** Data section **
===============

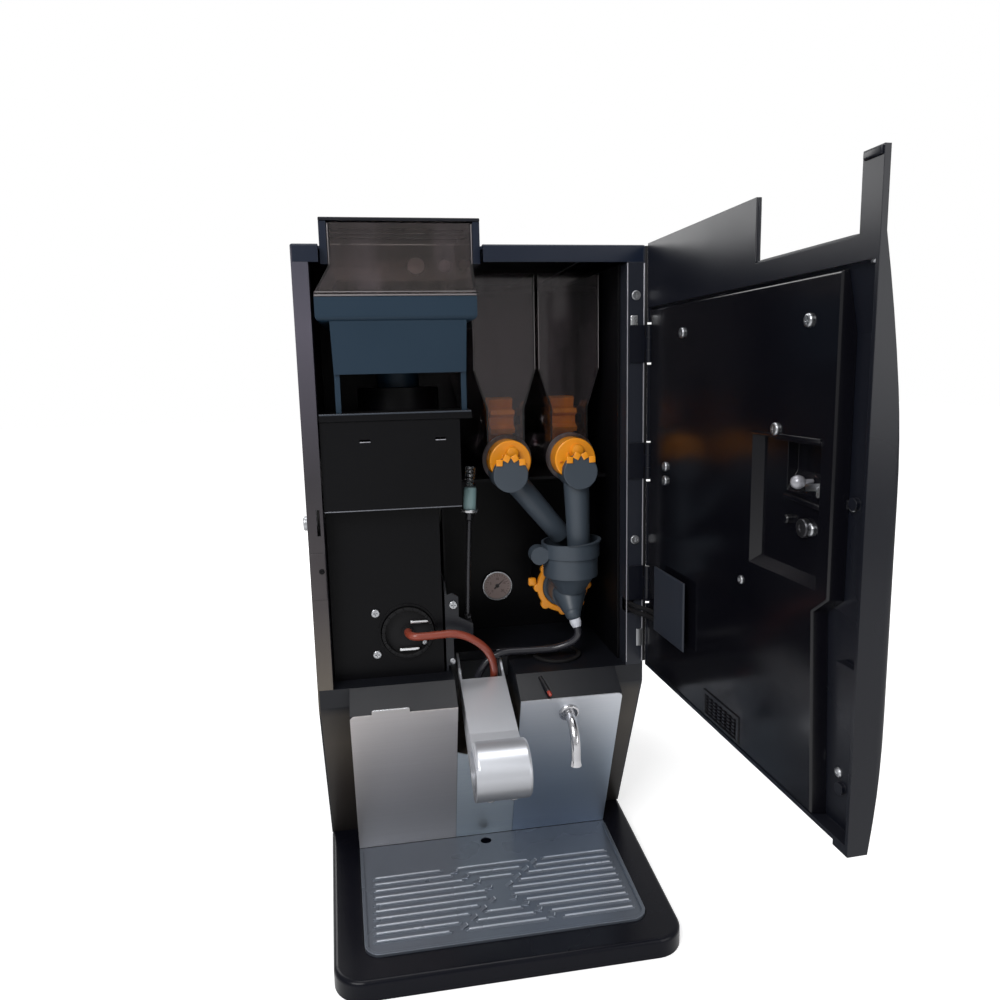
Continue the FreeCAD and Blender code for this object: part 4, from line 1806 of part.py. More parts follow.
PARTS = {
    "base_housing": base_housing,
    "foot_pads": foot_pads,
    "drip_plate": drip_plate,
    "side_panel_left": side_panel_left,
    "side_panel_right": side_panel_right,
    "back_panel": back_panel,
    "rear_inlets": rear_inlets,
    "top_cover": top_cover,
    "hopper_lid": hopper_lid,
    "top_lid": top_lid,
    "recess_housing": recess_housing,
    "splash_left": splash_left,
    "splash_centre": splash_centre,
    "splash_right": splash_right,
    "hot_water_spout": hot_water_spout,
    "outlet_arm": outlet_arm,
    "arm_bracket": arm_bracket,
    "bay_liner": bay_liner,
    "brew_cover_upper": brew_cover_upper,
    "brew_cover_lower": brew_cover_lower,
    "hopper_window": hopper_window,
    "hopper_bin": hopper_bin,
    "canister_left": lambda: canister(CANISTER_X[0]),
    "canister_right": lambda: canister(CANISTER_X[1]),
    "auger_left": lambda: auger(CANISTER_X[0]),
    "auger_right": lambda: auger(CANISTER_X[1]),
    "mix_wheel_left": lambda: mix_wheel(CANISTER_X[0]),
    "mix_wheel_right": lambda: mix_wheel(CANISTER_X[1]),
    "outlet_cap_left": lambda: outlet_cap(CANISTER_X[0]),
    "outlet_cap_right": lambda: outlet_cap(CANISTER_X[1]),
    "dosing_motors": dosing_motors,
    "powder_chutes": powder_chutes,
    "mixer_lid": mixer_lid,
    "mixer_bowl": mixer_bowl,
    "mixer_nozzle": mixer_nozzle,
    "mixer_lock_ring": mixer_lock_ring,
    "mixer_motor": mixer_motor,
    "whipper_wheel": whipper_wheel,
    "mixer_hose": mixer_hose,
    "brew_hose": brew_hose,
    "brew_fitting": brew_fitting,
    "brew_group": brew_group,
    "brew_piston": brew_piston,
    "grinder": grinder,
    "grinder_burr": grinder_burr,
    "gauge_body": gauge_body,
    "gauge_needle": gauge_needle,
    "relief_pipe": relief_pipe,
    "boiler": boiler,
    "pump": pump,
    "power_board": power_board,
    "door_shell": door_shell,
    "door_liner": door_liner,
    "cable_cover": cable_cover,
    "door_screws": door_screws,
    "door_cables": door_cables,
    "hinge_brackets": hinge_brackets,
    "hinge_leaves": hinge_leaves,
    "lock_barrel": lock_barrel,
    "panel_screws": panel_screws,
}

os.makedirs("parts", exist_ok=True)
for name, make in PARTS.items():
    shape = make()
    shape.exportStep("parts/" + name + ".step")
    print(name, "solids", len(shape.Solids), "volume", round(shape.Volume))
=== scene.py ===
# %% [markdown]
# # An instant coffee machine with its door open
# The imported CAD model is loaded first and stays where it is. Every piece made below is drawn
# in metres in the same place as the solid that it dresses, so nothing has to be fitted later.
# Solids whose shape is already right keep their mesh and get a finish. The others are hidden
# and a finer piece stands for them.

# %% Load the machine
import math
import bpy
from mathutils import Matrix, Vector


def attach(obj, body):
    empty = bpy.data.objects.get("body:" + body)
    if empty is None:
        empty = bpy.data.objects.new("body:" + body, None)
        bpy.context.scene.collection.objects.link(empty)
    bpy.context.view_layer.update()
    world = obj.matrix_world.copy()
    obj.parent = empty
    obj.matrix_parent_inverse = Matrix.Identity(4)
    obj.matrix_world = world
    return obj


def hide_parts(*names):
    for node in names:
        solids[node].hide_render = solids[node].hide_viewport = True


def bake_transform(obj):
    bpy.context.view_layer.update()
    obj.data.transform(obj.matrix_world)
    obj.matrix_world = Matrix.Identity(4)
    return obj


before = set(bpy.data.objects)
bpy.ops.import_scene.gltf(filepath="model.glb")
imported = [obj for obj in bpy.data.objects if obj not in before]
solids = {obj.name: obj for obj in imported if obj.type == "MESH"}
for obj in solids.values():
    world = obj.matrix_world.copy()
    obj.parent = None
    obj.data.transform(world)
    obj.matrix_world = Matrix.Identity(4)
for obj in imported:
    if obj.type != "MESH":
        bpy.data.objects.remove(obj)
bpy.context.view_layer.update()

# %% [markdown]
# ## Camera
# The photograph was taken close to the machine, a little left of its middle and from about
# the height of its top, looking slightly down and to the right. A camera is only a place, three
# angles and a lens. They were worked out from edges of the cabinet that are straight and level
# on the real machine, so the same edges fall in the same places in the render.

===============

** Written request **
Every line above should be written out again exactly as it stands.

** Exercise solution **
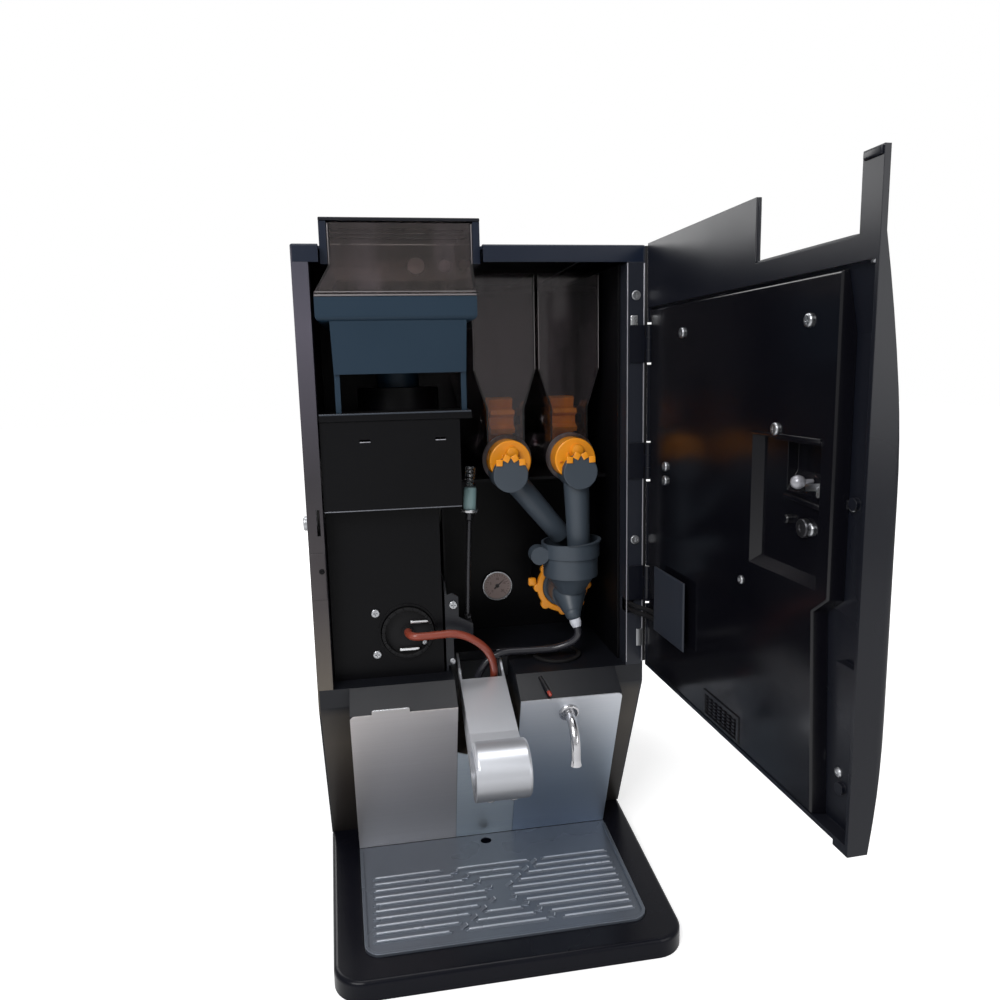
Continue the FreeCAD and Blender code for this object: part 4, from line 1806 of part.py. More parts follow.
PARTS = {
    "base_housing": base_housing,
    "foot_pads": foot_pads,
    "drip_plate": drip_plate,
    "side_panel_left": side_panel_left,
    "side_panel_right": side_panel_right,
    "back_panel": back_panel,
    "rear_inlets": rear_inlets,
    "top_cover": top_cover,
    "hopper_lid": hopper_lid,
    "top_lid": top_lid,
    "recess_housing": recess_housing,
    "splash_left": splash_left,
    "splash_centre": splash_centre,
    "splash_right": splash_right,
    "hot_water_spout": hot_water_spout,
    "outlet_arm": outlet_arm,
    "arm_bracket": arm_bracket,
    "bay_liner": bay_liner,
    "brew_cover_upper": brew_cover_upper,
    "brew_cover_lower": brew_cover_lower,
    "hopper_window": hopper_window,
    "hopper_bin": hopper_bin,
    "canister_left": lambda: canister(CANISTER_X[0]),
    "canister_right": lambda: canister(CANISTER_X[1]),
    "auger_left": lambda: auger(CANISTER_X[0]),
    "auger_right": lambda: auger(CANISTER_X[1]),
    "mix_wheel_left": lambda: mix_wheel(CANISTER_X[0]),
    "mix_wheel_right": lambda: mix_wheel(CANISTER_X[1]),
    "outlet_cap_left": lambda: outlet_cap(CANISTER_X[0]),
    "outlet_cap_right": lambda: outlet_cap(CANISTER_X[1]),
    "dosing_motors": dosing_motors,
    "powder_chutes": powder_chutes,
    "mixer_lid": mixer_lid,
    "mixer_bowl": mixer_bowl,
    "mixer_nozzle": mixer_nozzle,
    "mixer_lock_ring": mixer_lock_ring,
    "mixer_motor": mixer_motor,
    "whipper_wheel": whipper_wheel,
    "mixer_hose": mixer_hose,
    "brew_hose": brew_hose,
    "brew_fitting": brew_fitting,
    "brew_group": brew_group,
    "brew_piston": brew_piston,
    "grinder": grinder,
    "grinder_burr": grinder_burr,
    "gauge_body": gauge_body,
    "gauge_needle": gauge_needle,
    "relief_pipe": relief_pipe,
    "boiler": boiler,
    "pump": pump,
    "power_board": power_board,
    "door_shell": door_shell,
    "door_liner": door_liner,
    "cable_cover": cable_cover,
    "door_screws": door_screws,
    "door_cables": door_cables,
    "hinge_brackets": hinge_brackets,
    "hinge_leaves": hinge_leaves,
    "lock_barrel": lock_barrel,
    "panel_screws": panel_screws,
}

os.makedirs("parts", exist_ok=True)
for name, make in PARTS.items():
    shape = make()
    shape.exportStep("parts/" + name + ".step")
    print(name, "solids", len(shape.Solids), "volume", round(shape.Volume))
=== scene.py ===
# %% [markdown]
# # An instant coffee machine with its door open
# The imported CAD model is loaded first and stays where it is. Every piece made below is drawn
# in metres in the same place as the solid that it dresses, so nothing has to be fitted later.
# Solids whose shape is already right keep their mesh and get a finish. The others are hidden
# and a finer piece stands for them.

# %% Load the machine
import math
import bpy
from mathutils import Matrix, Vector


def attach(obj, body):
    empty = bpy.data.objects.get("body:" + body)
    if empty is None:
        empty = bpy.data.objects.new("body:" + body, None)
        bpy.context.scene.collection.objects.link(empty)
    bpy.context.view_layer.update()
    world = obj.matrix_world.copy()
    obj.parent = empty
    obj.matrix_parent_inverse = Matrix.Identity(4)
    obj.matrix_world = world
    return obj


def hide_parts(*names):
    for node in names:
        solids[node].hide_render = solids[node].hide_viewport = True


def bake_transform(obj):
    bpy.context.view_layer.update()
    obj.data.transform(obj.matrix_world)
    obj.matrix_world = Matrix.Identity(4)
    return obj


before = set(bpy.data.objects)
bpy.ops.import_scene.gltf(filepath="model.glb")
imported = [obj for obj in bpy.data.objects if obj not in before]
solids = {obj.name: obj for obj in imported if obj.type == "MESH"}
for obj in solids.values():
    world = obj.matrix_world.copy()
    obj.parent = None
    obj.data.transform(world)
    obj.matrix_world = Matrix.Identity(4)
for obj in imported:
    if obj.type != "MESH":
        bpy.data.objects.remove(obj)
bpy.context.view_layer.update()

# %% [markdown]
# ## Camera
# The photograph was taken close to the machine, a little left of its middle and from about
# the height of its top, looking slightly down and to the right. A camera is only a place, three
# angles and a lens. They were worked out from edges of the cabinet that are straight and level
# on the real machine, so the same edges fall in the same places in the render.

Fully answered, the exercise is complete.